Australia: Teen failed for stand on homosexuals

A 13-year-old student was failed after she refused to write an assignment on life in a gay community, because of her religious and moral beliefs. Her outraged mother, Christian groups and the State Opposition want an investigation into the treatment of the Year 9 student at Windaroo Valley State High School, south of Brisbane. "It's no wonder our kids are struggling with the basics when the Government is allowing this sort of rubbish to be taught in the classroom," Opposition Leader Jeff Seeney told The Sunday Mail yesterday.

The uproar came as Federal Education Minister Julie Bishop this week announced plans for Canberra to take control of school curriculums from the states, accusing "ideologues" of hijacking the education system.

The girl was among a class of 13 and 14-year-olds asked to imagine living as a heterosexual among a mostly homosexual colony on the moon as part of their health and physical education subject. They had to answer 10 questions, including how they felt about being in the minority and what strategies they would use to help them cope. They were also asked to discuss where ideas about homosexuality came from.

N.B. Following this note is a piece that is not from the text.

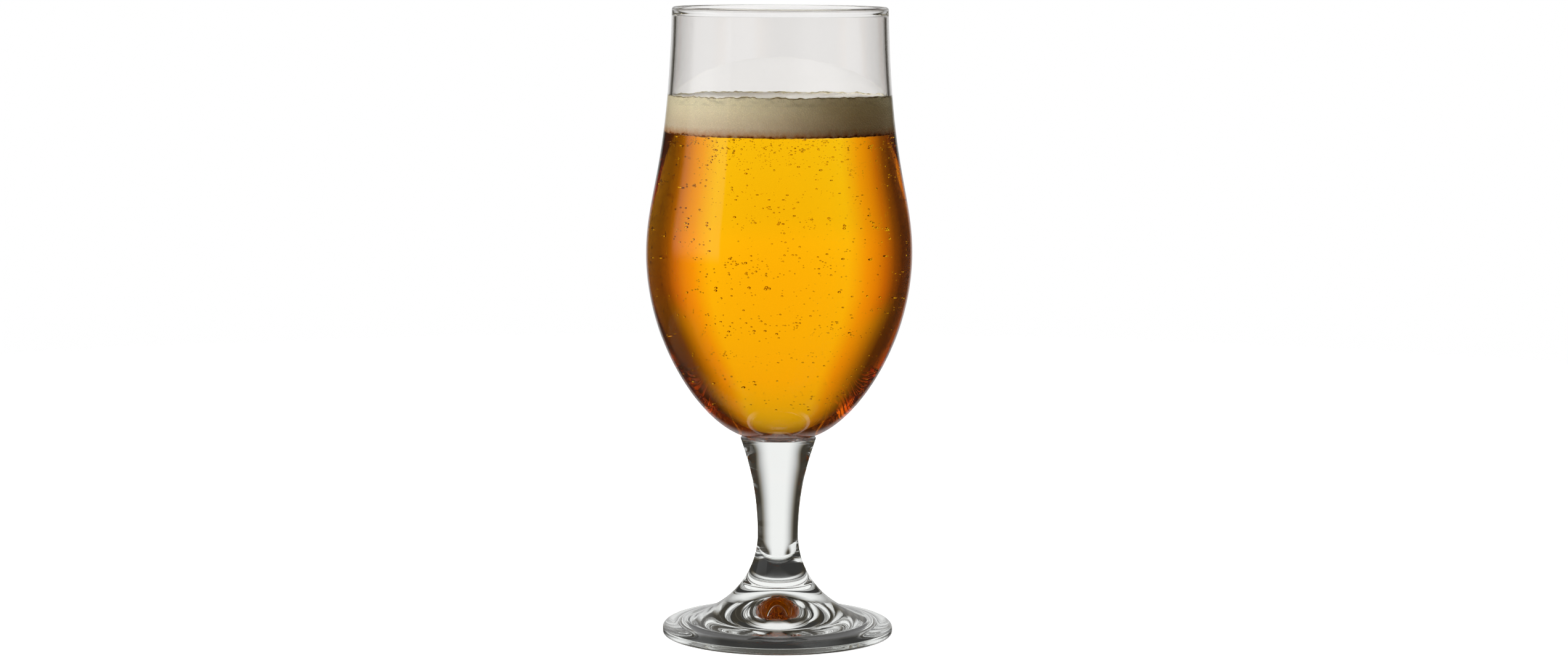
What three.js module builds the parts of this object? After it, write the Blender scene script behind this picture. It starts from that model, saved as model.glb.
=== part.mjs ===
// A stemmed beer glass, full. A thin blown bowl is fused onto the flat disc of a pressed stem, and the
// stem onto a low domed foot. The bowl holds beer and its head of foam.
// Millimetres, +Z up. The origin is the centre of the ring that the foot stands on.

import * as THREE from 'three';

// Foot
const FOOT_RADIUS = 37.4;
const FOOT_HEIGHT = 24;            // table to the seam with the stem
const EDGE_WIDTH = 3.5;            // rounded edge, from its widest line in to the dome
const SHOULDER_HEIGHT = 4.3;
const SHOULDER_SLOPE = 0.1;        // fall of the dome there, per millimetre outwards
const EDGE_HEIGHT = 1.9;           // widest level of the edge
const EDGE_CORNER = 1.1;           // fire-polished corner under it
const RING_WIDTH = 4.3;            // the flat that stands on the table
const HOLLOW_DEPTH = 11.1;         // domed recess inside the ring
const LIP_WIDTH = 3.2;             // where the recess comes down to the ring
const LIP_HEIGHT = 3;
const LIP_SLOPE = 0.12;            // fall of the recess there, per millimetre outwards

// Stem
const STEM_LENGTH = 40.3;          // seam to the face of the disc
const SEAM_RADIUS = 7.96;
const SEAM_SLOPE = 0.336;          // spread of stem and foot at their seam, per millimetre down
const WAIST_RADIUS = 6.6;
const WAIST_LEVEL = 8.4;           // above the seam
const DISC_RADIUS = 12.25;
const DISC_SLOPE = 0.276;          // spread of the stem under its disc, per millimetre up
const DISC_ROUND = 0.25;           // crisp pressed edge

// Bowl, with levels above the pad that rests on the disc
const BOWL_HEIGHT = 138.7;
const BELLY_RADIUS = 42.8;
const BELLY_LEVEL = 59.6;
const RIM_RADIUS = 34.6;
const RIM_TAPER = 0.021;           // lean of the wall towards the rim, per millimetre up
const PAD_RADIUS = 7.6;
const WALL = 1.35;
const BASE = 3.3;                  // glass over the pad
const BEAD_WIDTH = 1.8;            // fire-polished rim, a little thicker than the wall
const BEAD_FADE = 2;               // height over which the bead runs into the wall

// Contents
const FILL_GAP = 0.3;              // clearance between the wall and what it holds
const HEAD_SPACE = 28;             // rim to the foam
const FOAM_DEPTH = 12;
const FOAM_CROWN = 0.8;            // rise of the foam in the middle

// Fullness of each curve: its handles as shares of the curve's own rise or reach
const PAD_FULLNESS = 0.42;
const BELLY_FULLNESS = 0.513;
const CHEST_FULLNESS = 0.255;
const NECK_FULLNESS = 0.658;
const DISC_FULLNESS = 0.125;
const WAIST_FULLNESS_UP = 0.545;
const WAIST_FULLNESS_DOWN = 0.351;
const SEAM_FULLNESS_UP = 0.314;
const SEAM_FULLNESS_DOWN = 0.547;
const SHOULDER_FULLNESS = 0.46;
const EDGE_FULLNESS = 0.55;
const HOLLOW_FULLNESS_IN = 0.212;
const HOLLOW_FULLNESS_OUT = 0.556;
const LIP_FULLNESS = 0.55;
const LIP_FULLNESS_DOWN = 0.06;
const BASE_FADE = 5;               // power at which the base thins out into the wall

// Facets
const AROUND = 48;
const LONG_CURVE = 13;
const SHORT_CURVE = 7;
const ROUND = 4;

// Places that follow from the sizes
const SHOULDER_RADIUS = FOOT_RADIUS - EDGE_WIDTH;
const STEM_SEAT = FOOT_HEIGHT;
const BOWL_SEAT = STEM_SEAT + STEM_LENGTH;
const FOAM_TOP = BOWL_HEIGHT - HEAD_SPACE;
const BEER_LEVEL = FOAM_TOP - FOAM_DEPTH;

// A point of a profile: its distance from the axis, and its height
function at(radius, height) {
  return new THREE.Vector2(radius, height);
}

function curve(start, startHandle, endHandle, end, steps) {
  return new THREE.CubicBezierCurve(start, startHandle, endHandle, end).getPoints(steps);
}

function arc(centre, radius, startAngle, endAngle, steps) {
  return new THREE.EllipseCurve(centre.x, centre.y, radius, radius, startAngle, endAngle).getPoints(steps);
}

// One profile from runs of points, with the ends that two runs share written once
function join(...runs) {
  const points = [];
  for (const point of runs.flat()) {
    const last = points[points.length - 1];
    if (!last || last.distanceTo(point) > 1e-6) {
      points.push(point);
    }
  }
  return points;
}

// The part of a rising run between two heights, cut exactly at each
function between(points, low, high) {
  const kept = [];
  for (let i = 0; i < points.length; i += 1) {
    const here = points[i];
    const before = points[i - 1];
    for (const level of [low, high]) {
      if (before && before.y < level && here.y > level) {
        kept.push(before.clone().lerp(here, (level - before.y) / (here.y - before.y)));
      }
    }
    if (here.y >= low && here.y <= high) {
      kept.push(here);
    }
  }
  return kept;
}

// A run moved to its left side, square to itself, by the depth that each height asks for
function inward(points, depthAt) {
  return points.map((point, i) => {
    const before = points[Math.max(i - 1, 0)];
    const after = points[Math.min(i + 1, points.length - 1)];
    const along = after.clone().sub(before).normalize();
    const depth = depthAt(point.y);
    return at(Math.max(point.x - along.y * depth, 0), point.y + along.x * depth);
  });
}

// A profile from the axis back to the axis, turned about +Z
function turned(name, profile, material) {
  const geometry = new THREE.LatheGeometry(profile, AROUND);
  geometry.rotateX(Math.PI / 2);
  const mesh = new THREE.Mesh(geometry, material);
  mesh.name = name;
  return mesh;
}

// Outer face of the bowl: flat pad, full belly, and a neck that leans in to the rim
function bowlOutside() {
  const beadRadius = BEAD_WIDTH / 2;
  const padReach = PAD_FULLNESS * (BELLY_RADIUS - PAD_RADIUS);
  const belly = at(BELLY_RADIUS, BELLY_LEVEL);
  const rim = at(RIM_RADIUS, BOWL_HEIGHT - beadRadius);
  const rise = rim.y - belly.y;
  const neckHandle = NECK_FULLNESS * rise;
  const lower = curve(
    at(PAD_RADIUS, 0),
    at(PAD_RADIUS + padReach, 0),
    at(BELLY_RADIUS, BELLY_LEVEL * (1 - BELLY_FULLNESS)),
    belly,
    LONG_CURVE,
  );
  const upper = curve(
    belly,
    at(BELLY_RADIUS, belly.y + CHEST_FULLNESS * rise),
    at(RIM_RADIUS + RIM_TAPER * neckHandle, rim.y - neckHandle),
    rim,
    LONG_CURVE,
  );
  return join([at(0, 0)], lower, upper);
}

// Glass at a height: the full base over the pad, thinning out to the even wall at the belly
function glassAt(height) {
  const fade = Math.max(1 - height / BELLY_LEVEL, 0) ** BASE_FADE;
  return WALL + (BASE - WALL) * fade;
}

function bowlInside(clearance) {
  return inward(bowlOutside(), (height) => glassAt(height) + clearance);
}

function bowlProfile() {
  const beadRadius = BEAD_WIDTH / 2;
  const beadLevel = BOWL_HEIGHT - beadRadius;
  const bead = arc(at(RIM_RADIUS - beadRadius, beadLevel), beadRadius, 0, Math.PI, 2 * ROUND);
  const inside = between(bowlInside(0), 0, beadLevel - BEAD_FADE);
  return join(bowlOutside(), bead, inside.reverse());
}

function stemProfile() {
  const rise = STEM_LENGTH - WAIST_LEVEL;
  const waist = at(WAIST_RADIUS, WAIST_LEVEL);
  const discHandle = DISC_FULLNESS * rise;
  const seamHandle = SEAM_FULLNESS_UP * WAIST_LEVEL;
  const underDisc = at(DISC_RADIUS, STEM_LENGTH - DISC_ROUND);
  const lower = curve(
    at(SEAM_RADIUS, 0),
    at(SEAM_RADIUS - SEAM_SLOPE * seamHandle, seamHandle),
    at(WAIST_RADIUS, WAIST_LEVEL * (1 - WAIST_FULLNESS_DOWN)),
    waist,
    SHORT_CURVE,
  );
  const upper = curve(
    waist,
    at(WAIST_RADIUS, WAIST_LEVEL + WAIST_FULLNESS_UP * rise),
    at(DISC_RADIUS - DISC_SLOPE * discHandle, underDisc.y - discHandle),
    underDisc,
    LONG_CURVE,
  );
  const edge = arc(at(DISC_RADIUS - DISC_ROUND, underDisc.y), DISC_ROUND, 0, Math.PI / 2, ROUND);
  return join([at(0, 0)], lower, upper, edge, [at(0, STEM_LENGTH)]);
}

function footProfile() {
  const ringOutside = FOOT_RADIUS - EDGE_CORNER;
  const ringInside = ringOutside - RING_WIDTH;
  const rise = FOOT_HEIGHT - SHOULDER_HEIGHT;
  const seamHandle = SEAM_FULLNESS_DOWN * rise;
  const shoulderHandle = SHOULDER_FULLNESS * (SHOULDER_RADIUS - SEAM_RADIUS);
  const shoulder = at(SHOULDER_RADIUS, SHOULDER_HEIGHT);
  const overhang = EDGE_FULLNESS * (FOOT_RADIUS - SHOULDER_RADIUS);
  const lip = at(ringInside - LIP_WIDTH, LIP_HEIGHT);
  const lipReach = HOLLOW_FULLNESS_OUT * lip.x;
  const lipDrop = LIP_FULLNESS * LIP_WIDTH;
  const hollow = curve(
    at(0, HOLLOW_DEPTH),
    at(HOLLOW_FULLNESS_IN * lip.x, HOLLOW_DEPTH),
    at(lip.x - lipReach, LIP_HEIGHT + LIP_SLOPE * lipReach),
    lip,
    SHORT_CURVE,
  );
  const drop = curve(
    lip,
    at(lip.x + lipDrop, LIP_HEIGHT - LIP_SLOPE * lipDrop),
    at(ringInside, LIP_FULLNESS_DOWN * LIP_HEIGHT),
    at(ringInside, 0),
    ROUND,
  );
  const corner = arc(at(ringOutside, EDGE_CORNER), EDGE_CORNER, -Math.PI / 2, 0, ROUND);
  const edge = curve(
    at(FOOT_RADIUS, EDGE_HEIGHT),
    at(FOOT_RADIUS, EDGE_HEIGHT + EDGE_FULLNESS * (SHOULDER_HEIGHT - EDGE_HEIGHT)),
    at(SHOULDER_RADIUS + overhang, SHOULDER_HEIGHT - SHOULDER_SLOPE * overhang),
    shoulder,
    ROUND,
  );
  const dome = curve(
    shoulder,
    at(SHOULDER_RADIUS - shoulderHandle, SHOULDER_HEIGHT + SHOULDER_SLOPE * shoulderHandle),
    at(SEAM_RADIUS + SEAM_SLOPE * seamHandle, FOOT_HEIGHT - seamHandle),
    at(SEAM_RADIUS, FOOT_HEIGHT),
    LONG_CURVE,
  );
  return join(hollow, drop, corner, edge, dome, [at(0, FOOT_HEIGHT)]);
}

// Beer follows the inside of the bowl up to its level
function beerProfile() {
  return join(between(bowlInside(FILL_GAP), 0, BEER_LEVEL), [at(0, BEER_LEVEL)]);
}

// Foam lies on the beer and ends in a low crown
function foamProfile() {
  const side = between(bowlInside(FILL_GAP), BEER_LEVEL, FOAM_TOP - FOAM_CROWN);
  const edge = side[side.length - 1];
  const outerHandle = at(edge.x * 2 / 3, FOAM_TOP);
  const innerHandle = at(edge.x / 3, FOAM_TOP);
  const crown = curve(edge, outerHandle, innerHandle, at(0, FOAM_TOP), SHORT_CURVE);
  return join([at(0, BEER_LEVEL)], side, crown);
}

function clear(color, roughness, opacity) {
  return new THREE.MeshStandardMaterial({ color, roughness, metalness: 0, transparent: true, opacity });
}

function glass(color) {
  return clear(color, 0.03, 0.35);
}

const liquid = clear('#f2a900', 0.05, 0.85);
const froth = new THREE.MeshStandardMaterial({ color: '#dcd3bb', roughness: 0.85, metalness: 0 });

const foot = turned('foot', footProfile(), glass('#dfe5e2'));

const stem = turned('stem', stemProfile(), glass('#e4e8e6'));
stem.position.z = STEM_SEAT;

const filledBowl = new THREE.Group();
filledBowl.position.z = BOWL_SEAT;
filledBowl.add(turned('bowl', bowlProfile(), glass('#eef1f0')));
filledBowl.add(turned('beer', beerProfile(), liquid));
filledBowl.add(turned('foam_head', foamProfile(), froth));

const group = new THREE.Group();
group.add(foot, stem, filledBowl);

export default group;
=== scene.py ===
"""A stemmed beer glass, full: a thin blown bowl on a pressed stem and foot, beer, gas bubbles and foam."""

import math
import random

import bpy
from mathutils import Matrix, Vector


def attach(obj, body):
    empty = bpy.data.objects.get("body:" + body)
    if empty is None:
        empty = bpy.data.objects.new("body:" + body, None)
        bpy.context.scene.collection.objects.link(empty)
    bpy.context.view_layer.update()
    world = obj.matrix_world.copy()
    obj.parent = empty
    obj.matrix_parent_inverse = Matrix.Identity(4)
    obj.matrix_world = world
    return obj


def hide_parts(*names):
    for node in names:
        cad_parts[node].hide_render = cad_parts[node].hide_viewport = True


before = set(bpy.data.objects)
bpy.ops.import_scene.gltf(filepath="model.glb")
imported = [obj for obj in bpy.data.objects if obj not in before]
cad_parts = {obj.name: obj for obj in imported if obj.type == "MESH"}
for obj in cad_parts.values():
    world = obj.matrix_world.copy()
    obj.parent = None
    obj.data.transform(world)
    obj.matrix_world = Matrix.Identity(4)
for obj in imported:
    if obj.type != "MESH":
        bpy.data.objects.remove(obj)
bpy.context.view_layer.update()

MM = 0.001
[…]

Sources said the students were told not to discuss the assignment with their parents and that it was to be kept in-class. They said many of the students were uncomfortable with the subject matter or did not understand the questions.

The 13-year-old girl instantly refused to do the assignment on religious and moral grounds. "It is against my beliefs and I am not going there," she told the teacher, who responded by failing her. After a series of discussions between the school and her mother, it was suggested the girl would be better off leaving the state education system and attending an independent school.

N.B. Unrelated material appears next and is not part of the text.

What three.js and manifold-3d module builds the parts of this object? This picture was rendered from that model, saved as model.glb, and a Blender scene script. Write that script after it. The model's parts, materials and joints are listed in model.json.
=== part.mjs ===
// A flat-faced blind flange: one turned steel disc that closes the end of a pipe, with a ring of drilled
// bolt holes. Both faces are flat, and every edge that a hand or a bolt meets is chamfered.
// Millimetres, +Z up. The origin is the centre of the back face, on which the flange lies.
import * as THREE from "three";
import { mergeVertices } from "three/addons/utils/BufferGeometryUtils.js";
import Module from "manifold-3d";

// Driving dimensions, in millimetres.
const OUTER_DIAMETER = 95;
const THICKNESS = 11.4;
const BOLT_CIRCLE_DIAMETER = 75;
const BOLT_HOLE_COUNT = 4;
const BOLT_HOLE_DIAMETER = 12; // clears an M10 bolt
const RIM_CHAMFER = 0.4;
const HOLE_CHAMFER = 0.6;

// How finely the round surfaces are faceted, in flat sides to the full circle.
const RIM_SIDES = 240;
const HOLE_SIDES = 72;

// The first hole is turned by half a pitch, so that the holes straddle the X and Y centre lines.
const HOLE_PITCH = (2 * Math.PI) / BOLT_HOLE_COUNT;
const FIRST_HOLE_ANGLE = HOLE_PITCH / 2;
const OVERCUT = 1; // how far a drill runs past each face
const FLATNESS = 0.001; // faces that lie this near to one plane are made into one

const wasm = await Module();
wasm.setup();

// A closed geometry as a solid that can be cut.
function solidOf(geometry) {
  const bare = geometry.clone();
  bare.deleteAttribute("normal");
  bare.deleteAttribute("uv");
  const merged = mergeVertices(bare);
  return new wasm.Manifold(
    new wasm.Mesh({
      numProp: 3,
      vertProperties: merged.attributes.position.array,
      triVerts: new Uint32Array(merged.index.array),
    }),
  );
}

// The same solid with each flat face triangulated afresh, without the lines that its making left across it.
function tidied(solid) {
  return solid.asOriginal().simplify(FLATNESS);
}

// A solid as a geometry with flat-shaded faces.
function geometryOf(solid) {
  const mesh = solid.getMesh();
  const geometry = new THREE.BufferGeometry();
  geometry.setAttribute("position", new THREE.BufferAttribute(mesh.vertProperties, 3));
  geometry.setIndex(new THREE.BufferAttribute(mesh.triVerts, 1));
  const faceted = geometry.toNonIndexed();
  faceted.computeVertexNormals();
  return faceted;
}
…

The girl's mother said yesterday she did not learn of the assignment until reading her daughter's report card several weeks later and discovered a first-ever fail mark for health and physical education. "I went to the school thinking there might have been a personality clash with the teacher," said the mother, who asked to be identified only as Bronwyn. She said she was shown the assignment. "When I started to read it I thought, 'Oh my God' . . . I was shocked by the content," she said. "My daughter said she didn't want to do the assignment because she did not believe in homosexuality and did not want to answer the questions. "She was being challenged, but she should not be challenged like that at her age."

Bronwyn was concerned that her daughter was not given an alternative scenario. She said the school claimed it was powerless to change the curriculum. Bronwyn said the school seemed more concerned about how parents found out about the assignment. "That's what concerns me most . . . the parents had no opportunity to even see the assignment," Bronwyn said.

Ms Bishop said the incident highlighted her concerns. "This is another example of a politically-correct agenda masquerading as curriculum," she said yesterday. "Parents need to know the content of school curriculum so they can be confident their children are receiving a high quality education that is also consistent with their values."

The State Opposition and Australian Christian Lobby demanded an investigation. Mr Seeney said Queensland needed common sense back in the classroom. "The Beattie Labor Government has created a system that tries to tell kids what to think instead of teaching them how to think," he said. "It is completely out of line for students to be graded on their moral beliefs. "It's not the job of our schools to politicise our children. It is their function to provide our kids with the basics, like reading, writing and maths."

Christian Lobby state director Peter Earle said the assignment was not about education, rather a teacher or school pushing their own agenda on young minds. "The subject matter was totally inappropriate," he said.

After being approached by The Sunday Mail, an Education Queensland spokeswoman late yesterday said the school had decided to drop the assignment from its curriculum and would work with the girl and her family to achieve a "satisfactory resolution". "The aim of the assignment was to encourage students to think about diversity, culture and belief systems," she said. "Schools can offer alternative assessment topics in consultation with parents, if the school is aware of concerns about an assignment."